Method selection depends on functional analysis (what each related party does, what assets it uses, what risks it bears) and comparable availability.
Documentation tiers (per OECD BEPS Action 13)
Three-tiered approach widely adopted:
- Master File — group-level documentation (organisation, business, intangibles, financing, financial position).
- Local File — entity-specific (related-party transactions, comparables, methods).
- Country-by-Country Report (CbCR) — for groups with consolidated revenue ≥ €750M (≥ $850M per US PwC). Reports income, taxes, headcount, assets per jurisdiction.
US-specific: groups with $850M+ revenue file IRS Form 8975 (per PwC US Corporate Group Taxation). The IRS exchanges the report with treaty partners under bilateral Competent Authority Arrangements (CAAs).
Advance Pricing Agreements (APAs)
To avoid potential transfer-pricing penalties (per PwC US):
One avenue available to companies may be to obtain an advance pricing agreement (APA) with the IRS, unilaterally, or with the IRS and another tax authority, bilaterally, covering inter-company pricing.
APAs typically cover 5 years prospectively, optionally rolled back to recent open years. Bilateral APAs (negotiated between two tax authorities) provide certainty across both jurisdictions. Process is multi-year and expensive — useful for material recurring transactions.
Examples
- US parent licenses IP to French SARL sub at $1M/year. TP analysis: comparable arm's-length royalty rate is 5-7% of French sub's revenue. If French sub revenue is $50M, $1M royalty = 2% — below arm's-length range. France can deny part of the royalty deduction; US can adjust royalty income upward — both adjustments without coordination = double tax.
- UK parent provides management services to a Dutch sub at cost. Arm's-length should include a mark-up (typically 5-10% on services). UK / Netherlands adjustments could shift €100k of profit upward in UK → MAP needed for Netherlands offset. APA pre-empts the dispute.
Common mistakes
- Assuming transfer pricing only applies to large multinationals. The arm's-length principle applies to any related-party cross-border transaction, regardless of size. Documentation thresholds vary, but the core obligation doesn't.
- Skipping intercompany agreements. Without a written agreement specifying the service, scope, pricing, and terms, the tax authority can recharacterise the transaction or deny deductions entirely.
- Treating cost-plus 5% as a default. The right mark-up depends on functional analysis. A routine back-office service might be cost +5%; a strategic R&D function might be cost +15-20%. Wrong mark-up = adjustment risk.
- Ignoring MAP. When an adjustment hits, MAP is the only path to relief from double tax.
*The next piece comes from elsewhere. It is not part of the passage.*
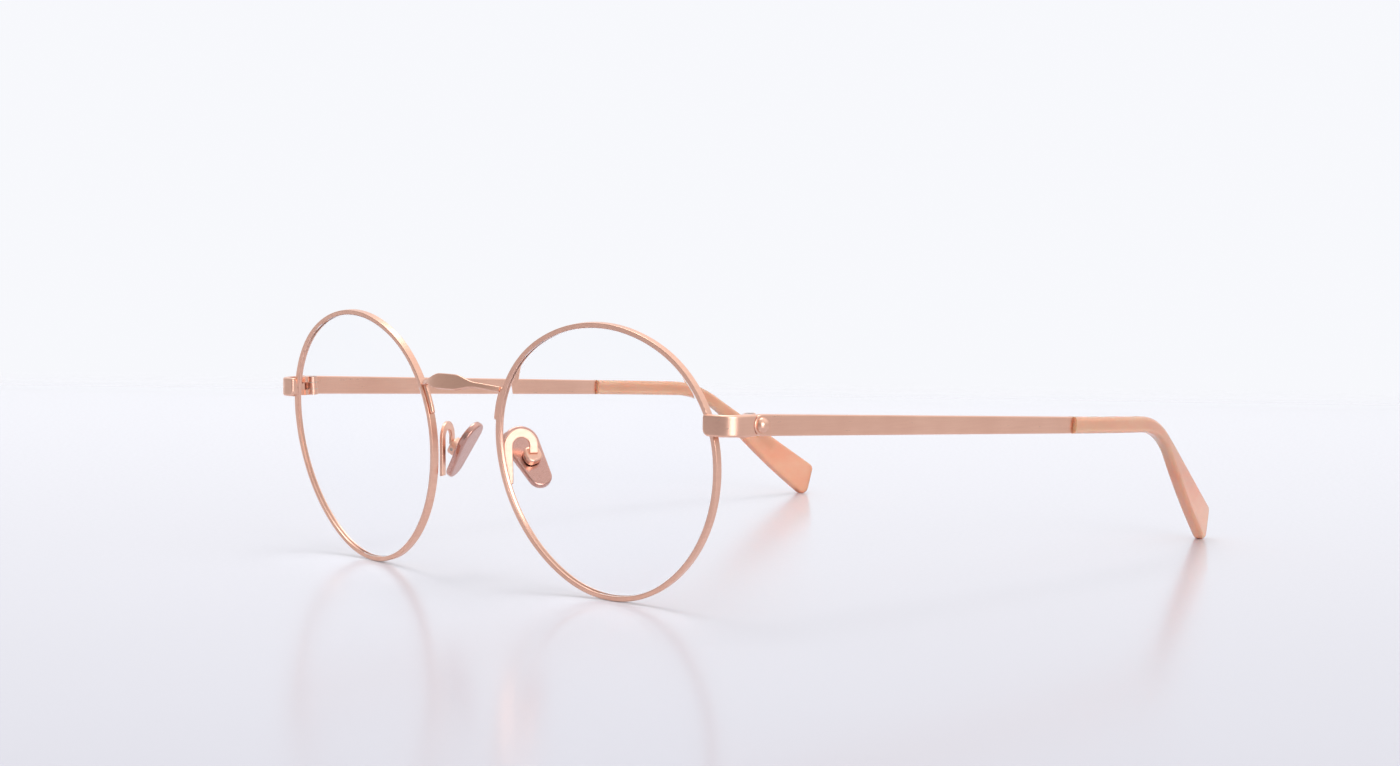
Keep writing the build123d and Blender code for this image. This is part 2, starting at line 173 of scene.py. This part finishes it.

Slow, but the alternative is paying tax twice.
Frequently asked questions
Does transfer pricing apply to small businesses?
Yes if you have related-party transactions across borders. The volume threshold for full documentation varies, but the arm's-length principle applies regardless of size.
What is the arm's-length principle?
Related-party transactions must be priced as if conducted between unrelated parties under comparable circumstances. It is the cornerstone of the OECD Transfer Pricing Guidelines.
What are the standard methods?
CUP, resale price, cost-plus, transactional net margin (TNMM), and profit split. The choice depends on the type of transaction and available comparables.
What documentation do I need?
Master file + local file + CbCR for large groups; a transfer-pricing study and intercompany agreements for smaller groups dealing across borders.